What you need to do.
Give the material again in full, matching it exactly.
-- BEGIN --
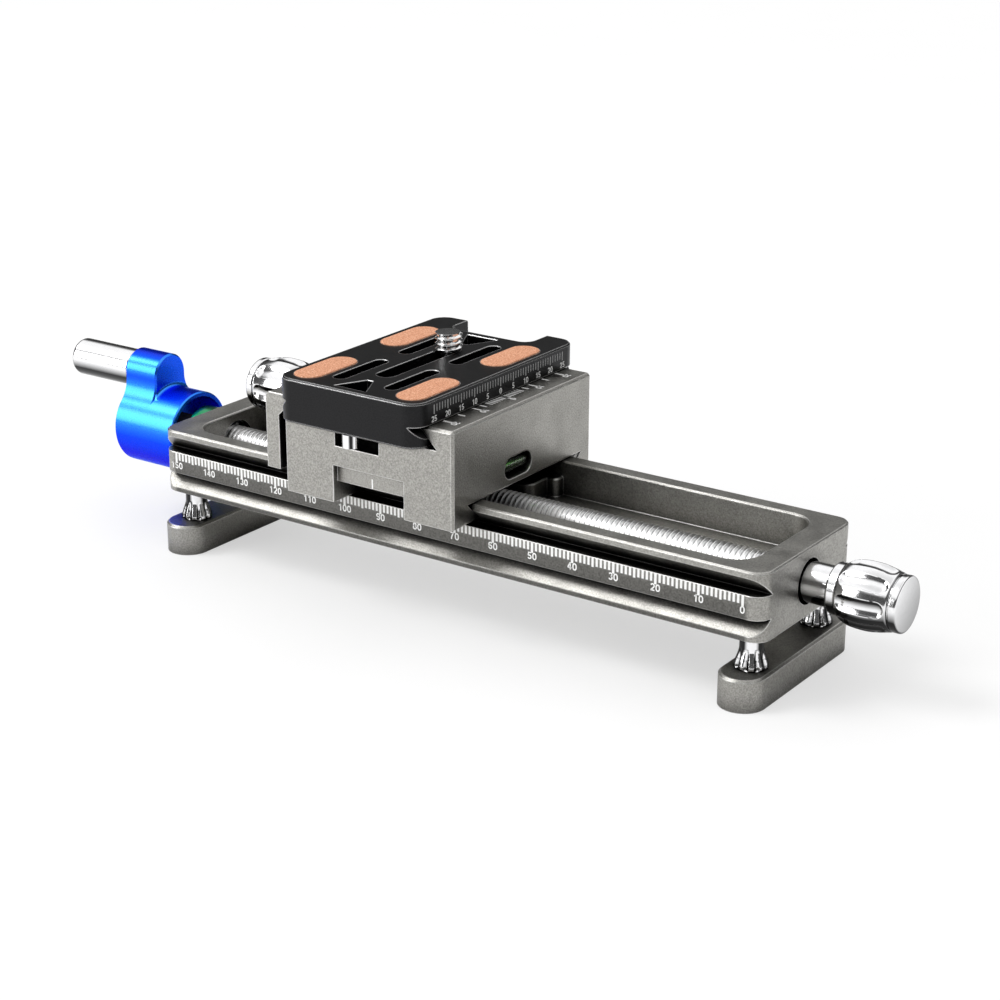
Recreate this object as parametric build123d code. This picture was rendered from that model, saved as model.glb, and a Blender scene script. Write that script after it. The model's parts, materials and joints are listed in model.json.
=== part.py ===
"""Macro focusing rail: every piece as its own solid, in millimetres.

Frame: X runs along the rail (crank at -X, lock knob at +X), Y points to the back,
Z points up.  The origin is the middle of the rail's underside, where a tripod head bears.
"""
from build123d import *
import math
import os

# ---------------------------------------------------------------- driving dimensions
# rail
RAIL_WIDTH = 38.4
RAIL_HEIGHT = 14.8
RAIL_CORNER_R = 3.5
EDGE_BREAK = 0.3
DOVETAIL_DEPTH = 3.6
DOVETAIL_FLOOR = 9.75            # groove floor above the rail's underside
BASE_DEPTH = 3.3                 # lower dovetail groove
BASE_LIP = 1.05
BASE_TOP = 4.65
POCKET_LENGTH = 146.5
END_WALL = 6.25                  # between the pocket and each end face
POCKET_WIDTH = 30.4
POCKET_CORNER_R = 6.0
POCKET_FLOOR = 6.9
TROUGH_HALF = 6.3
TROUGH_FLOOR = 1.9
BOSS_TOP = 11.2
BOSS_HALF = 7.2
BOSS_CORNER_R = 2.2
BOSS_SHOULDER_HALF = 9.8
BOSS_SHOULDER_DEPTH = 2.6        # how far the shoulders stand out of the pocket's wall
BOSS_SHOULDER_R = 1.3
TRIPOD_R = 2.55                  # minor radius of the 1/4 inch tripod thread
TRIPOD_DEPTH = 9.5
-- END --
Exercise result.
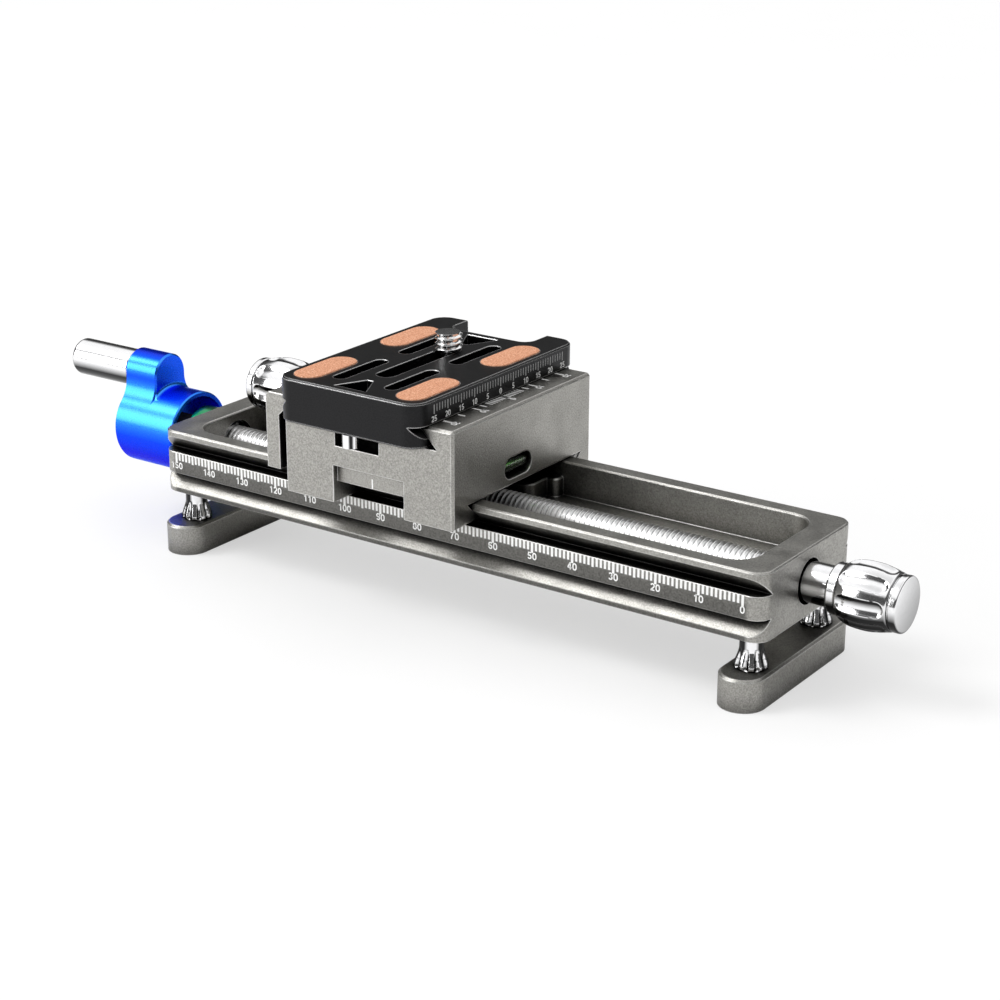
Recreate this object as parametric build123d code. This picture was rendered from that model, saved as model.glb, and a Blender scene script. Write that script after it. The model's parts, materials and joints are listed in model.json.
=== part.py ===
"""Macro focusing rail: every piece as its own solid, in millimetres.

Frame: X runs along the rail (crank at -X, lock knob at +X), Y points to the back,
Z points up.  The origin is the middle of the rail's underside, where a tripod head bears.
"""
from build123d import *
import math
import os

# ---------------------------------------------------------------- driving dimensions
# rail
RAIL_WIDTH = 38.4
RAIL_HEIGHT = 14.8
RAIL_CORNER_R = 3.5
EDGE_BREAK = 0.3
DOVETAIL_DEPTH = 3.6
DOVETAIL_FLOOR = 9.75            # groove floor above the rail's underside
BASE_DEPTH = 3.3                 # lower dovetail groove
BASE_LIP = 1.05
BASE_TOP = 4.65
POCKET_LENGTH = 146.5
END_WALL = 6.25                  # between the pocket and each end face
POCKET_WIDTH = 30.4
POCKET_CORNER_R = 6.0
POCKET_FLOOR = 6.9
TROUGH_HALF = 6.3
TROUGH_FLOOR = 1.9
BOSS_TOP = 11.2
BOSS_HALF = 7.2
BOSS_CORNER_R = 2.2
BOSS_SHOULDER_HALF = 9.8
BOSS_SHOULDER_DEPTH = 2.6        # how far the shoulders stand out of the pocket's wall
BOSS_SHOULDER_R = 1.3
TRIPOD_R = 2.55                  # minor radius of the 1/4 inch tripod thread
TRIPOD_DEPTH = 9.5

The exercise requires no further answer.